*Required task*
Go through the entries below and copy each line containing the word "this".

*Exercise materials*
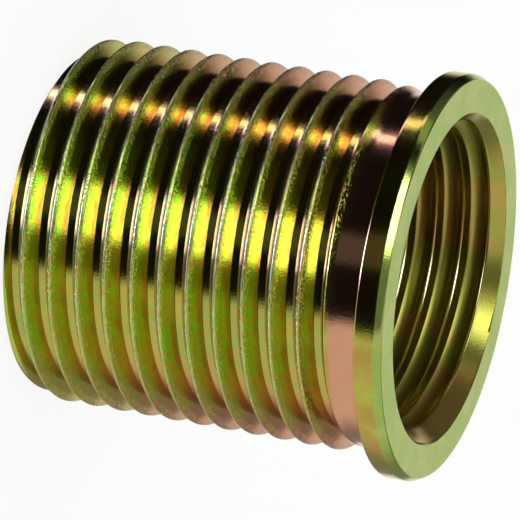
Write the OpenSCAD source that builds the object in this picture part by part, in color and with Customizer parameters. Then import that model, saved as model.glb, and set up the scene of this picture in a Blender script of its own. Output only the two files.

---

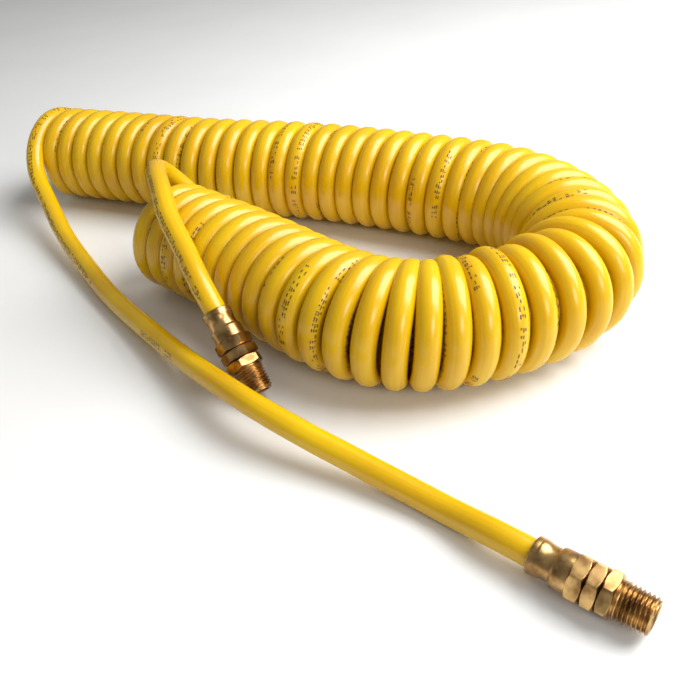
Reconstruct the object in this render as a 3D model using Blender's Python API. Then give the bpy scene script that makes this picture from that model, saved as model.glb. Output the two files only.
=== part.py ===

==

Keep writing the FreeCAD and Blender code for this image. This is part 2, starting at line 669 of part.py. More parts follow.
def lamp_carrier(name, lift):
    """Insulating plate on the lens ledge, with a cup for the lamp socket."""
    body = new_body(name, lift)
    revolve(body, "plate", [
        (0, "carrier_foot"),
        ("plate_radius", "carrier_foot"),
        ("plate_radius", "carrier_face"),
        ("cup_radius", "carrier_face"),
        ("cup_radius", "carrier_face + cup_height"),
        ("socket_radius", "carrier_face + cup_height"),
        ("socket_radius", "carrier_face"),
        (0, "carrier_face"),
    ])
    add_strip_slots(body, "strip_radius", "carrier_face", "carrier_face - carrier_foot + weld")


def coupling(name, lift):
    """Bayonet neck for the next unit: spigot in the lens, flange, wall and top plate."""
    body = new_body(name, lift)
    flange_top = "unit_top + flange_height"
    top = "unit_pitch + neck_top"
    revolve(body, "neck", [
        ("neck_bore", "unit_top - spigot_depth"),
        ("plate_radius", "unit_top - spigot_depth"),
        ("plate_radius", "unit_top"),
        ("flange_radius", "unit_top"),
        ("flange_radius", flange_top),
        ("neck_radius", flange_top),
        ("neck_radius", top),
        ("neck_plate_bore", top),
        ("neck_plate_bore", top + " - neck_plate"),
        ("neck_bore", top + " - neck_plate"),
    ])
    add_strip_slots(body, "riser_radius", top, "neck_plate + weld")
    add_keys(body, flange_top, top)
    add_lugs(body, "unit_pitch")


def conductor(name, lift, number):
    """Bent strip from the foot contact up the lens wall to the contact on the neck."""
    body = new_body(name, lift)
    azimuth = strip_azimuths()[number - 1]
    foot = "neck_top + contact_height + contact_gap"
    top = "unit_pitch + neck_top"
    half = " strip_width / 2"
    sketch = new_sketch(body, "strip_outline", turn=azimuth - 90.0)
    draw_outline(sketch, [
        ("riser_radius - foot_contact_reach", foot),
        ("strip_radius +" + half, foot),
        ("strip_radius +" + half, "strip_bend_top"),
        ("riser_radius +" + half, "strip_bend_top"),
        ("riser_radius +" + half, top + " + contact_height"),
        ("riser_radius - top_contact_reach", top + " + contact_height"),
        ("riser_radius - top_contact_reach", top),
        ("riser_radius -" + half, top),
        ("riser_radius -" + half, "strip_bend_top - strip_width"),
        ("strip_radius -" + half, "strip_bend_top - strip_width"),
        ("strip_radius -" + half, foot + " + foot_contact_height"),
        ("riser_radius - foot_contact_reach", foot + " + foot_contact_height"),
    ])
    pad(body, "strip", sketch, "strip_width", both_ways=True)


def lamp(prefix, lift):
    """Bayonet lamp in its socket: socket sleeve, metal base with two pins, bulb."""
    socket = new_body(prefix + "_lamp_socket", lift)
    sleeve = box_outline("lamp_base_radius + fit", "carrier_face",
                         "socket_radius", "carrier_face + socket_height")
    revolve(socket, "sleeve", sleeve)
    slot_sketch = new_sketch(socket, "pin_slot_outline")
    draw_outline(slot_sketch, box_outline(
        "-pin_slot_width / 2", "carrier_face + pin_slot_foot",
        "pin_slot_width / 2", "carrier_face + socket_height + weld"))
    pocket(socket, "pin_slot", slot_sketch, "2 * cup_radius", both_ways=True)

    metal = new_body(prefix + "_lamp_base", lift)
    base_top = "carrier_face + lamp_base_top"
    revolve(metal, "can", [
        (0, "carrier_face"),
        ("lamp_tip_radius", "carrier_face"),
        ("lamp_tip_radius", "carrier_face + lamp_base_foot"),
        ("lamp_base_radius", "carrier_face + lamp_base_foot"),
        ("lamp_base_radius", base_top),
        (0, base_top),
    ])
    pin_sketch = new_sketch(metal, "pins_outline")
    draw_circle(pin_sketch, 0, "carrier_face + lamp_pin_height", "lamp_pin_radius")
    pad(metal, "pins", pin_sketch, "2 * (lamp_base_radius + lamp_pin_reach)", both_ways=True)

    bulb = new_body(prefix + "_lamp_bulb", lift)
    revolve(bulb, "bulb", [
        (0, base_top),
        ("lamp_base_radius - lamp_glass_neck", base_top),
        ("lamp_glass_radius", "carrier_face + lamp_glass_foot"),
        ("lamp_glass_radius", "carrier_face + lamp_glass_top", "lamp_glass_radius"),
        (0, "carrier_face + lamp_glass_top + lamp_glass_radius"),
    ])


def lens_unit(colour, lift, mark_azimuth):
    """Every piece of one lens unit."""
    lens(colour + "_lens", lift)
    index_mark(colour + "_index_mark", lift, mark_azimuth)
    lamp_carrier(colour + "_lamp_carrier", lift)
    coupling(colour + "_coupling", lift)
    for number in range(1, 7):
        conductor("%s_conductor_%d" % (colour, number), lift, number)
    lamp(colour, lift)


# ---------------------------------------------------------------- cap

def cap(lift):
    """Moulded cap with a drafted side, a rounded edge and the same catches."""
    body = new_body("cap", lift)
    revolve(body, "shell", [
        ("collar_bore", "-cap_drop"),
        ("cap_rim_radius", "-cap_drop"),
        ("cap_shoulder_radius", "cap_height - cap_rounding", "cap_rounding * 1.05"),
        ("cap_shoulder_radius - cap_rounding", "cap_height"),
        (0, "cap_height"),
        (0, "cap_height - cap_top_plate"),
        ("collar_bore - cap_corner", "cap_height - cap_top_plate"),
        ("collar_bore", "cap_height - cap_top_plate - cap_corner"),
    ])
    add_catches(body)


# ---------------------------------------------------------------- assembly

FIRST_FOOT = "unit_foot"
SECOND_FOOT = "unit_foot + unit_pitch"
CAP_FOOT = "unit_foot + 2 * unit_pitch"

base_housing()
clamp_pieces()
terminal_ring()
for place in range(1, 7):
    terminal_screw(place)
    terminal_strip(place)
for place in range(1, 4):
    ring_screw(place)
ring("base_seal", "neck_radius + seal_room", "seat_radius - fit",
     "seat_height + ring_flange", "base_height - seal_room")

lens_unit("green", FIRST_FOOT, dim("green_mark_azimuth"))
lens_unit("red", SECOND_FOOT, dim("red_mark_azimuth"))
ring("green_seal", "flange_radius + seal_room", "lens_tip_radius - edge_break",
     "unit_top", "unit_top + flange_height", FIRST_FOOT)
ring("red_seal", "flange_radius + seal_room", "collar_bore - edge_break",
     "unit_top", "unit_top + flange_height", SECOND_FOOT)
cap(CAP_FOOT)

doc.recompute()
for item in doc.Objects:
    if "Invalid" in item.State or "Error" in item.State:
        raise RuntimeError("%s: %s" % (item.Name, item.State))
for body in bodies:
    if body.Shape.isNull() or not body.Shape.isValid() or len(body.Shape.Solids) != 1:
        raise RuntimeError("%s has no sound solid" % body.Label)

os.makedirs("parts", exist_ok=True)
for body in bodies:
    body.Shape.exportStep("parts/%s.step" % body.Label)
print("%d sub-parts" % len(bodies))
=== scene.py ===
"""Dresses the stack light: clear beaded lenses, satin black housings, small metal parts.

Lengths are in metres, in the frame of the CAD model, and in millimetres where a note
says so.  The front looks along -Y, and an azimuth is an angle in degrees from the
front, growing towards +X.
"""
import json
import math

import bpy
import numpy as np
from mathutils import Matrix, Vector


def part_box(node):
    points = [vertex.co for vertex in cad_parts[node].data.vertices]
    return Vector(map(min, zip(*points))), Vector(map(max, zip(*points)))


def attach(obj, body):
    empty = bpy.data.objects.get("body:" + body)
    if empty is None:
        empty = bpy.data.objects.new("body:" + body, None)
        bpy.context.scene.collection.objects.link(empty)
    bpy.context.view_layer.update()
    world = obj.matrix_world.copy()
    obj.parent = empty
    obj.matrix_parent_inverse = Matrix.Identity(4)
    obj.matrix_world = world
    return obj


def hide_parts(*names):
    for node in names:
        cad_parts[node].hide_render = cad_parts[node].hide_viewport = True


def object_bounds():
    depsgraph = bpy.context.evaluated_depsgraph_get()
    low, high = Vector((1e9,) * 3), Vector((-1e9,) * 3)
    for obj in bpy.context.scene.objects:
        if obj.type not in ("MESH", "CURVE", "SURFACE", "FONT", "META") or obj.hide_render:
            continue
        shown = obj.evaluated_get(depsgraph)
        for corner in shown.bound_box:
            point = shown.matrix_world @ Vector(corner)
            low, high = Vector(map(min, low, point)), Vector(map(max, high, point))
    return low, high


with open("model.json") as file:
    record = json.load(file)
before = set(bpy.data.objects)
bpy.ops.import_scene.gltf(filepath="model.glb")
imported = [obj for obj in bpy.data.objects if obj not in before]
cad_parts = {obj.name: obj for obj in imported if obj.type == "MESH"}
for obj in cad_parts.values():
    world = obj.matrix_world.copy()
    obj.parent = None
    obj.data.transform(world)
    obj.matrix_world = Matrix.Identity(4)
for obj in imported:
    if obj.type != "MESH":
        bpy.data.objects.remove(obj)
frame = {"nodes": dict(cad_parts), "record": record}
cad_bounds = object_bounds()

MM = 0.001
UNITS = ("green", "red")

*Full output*
Write the OpenSCAD source that builds the object in this picture part by part, in color and with Customizer parameters. Then import that model, saved as model.glb, and set up the scene of this picture in a Blender script of its own. Output only the two files.
Reconstruct the object in this render as a 3D model using Blender's Python API. Then give the bpy scene script that makes this picture from that model, saved as model.glb. Output the two files only.
Keep writing the FreeCAD and Blender code for this image. This is part 2, starting at line 669 of part.py. More parts follow.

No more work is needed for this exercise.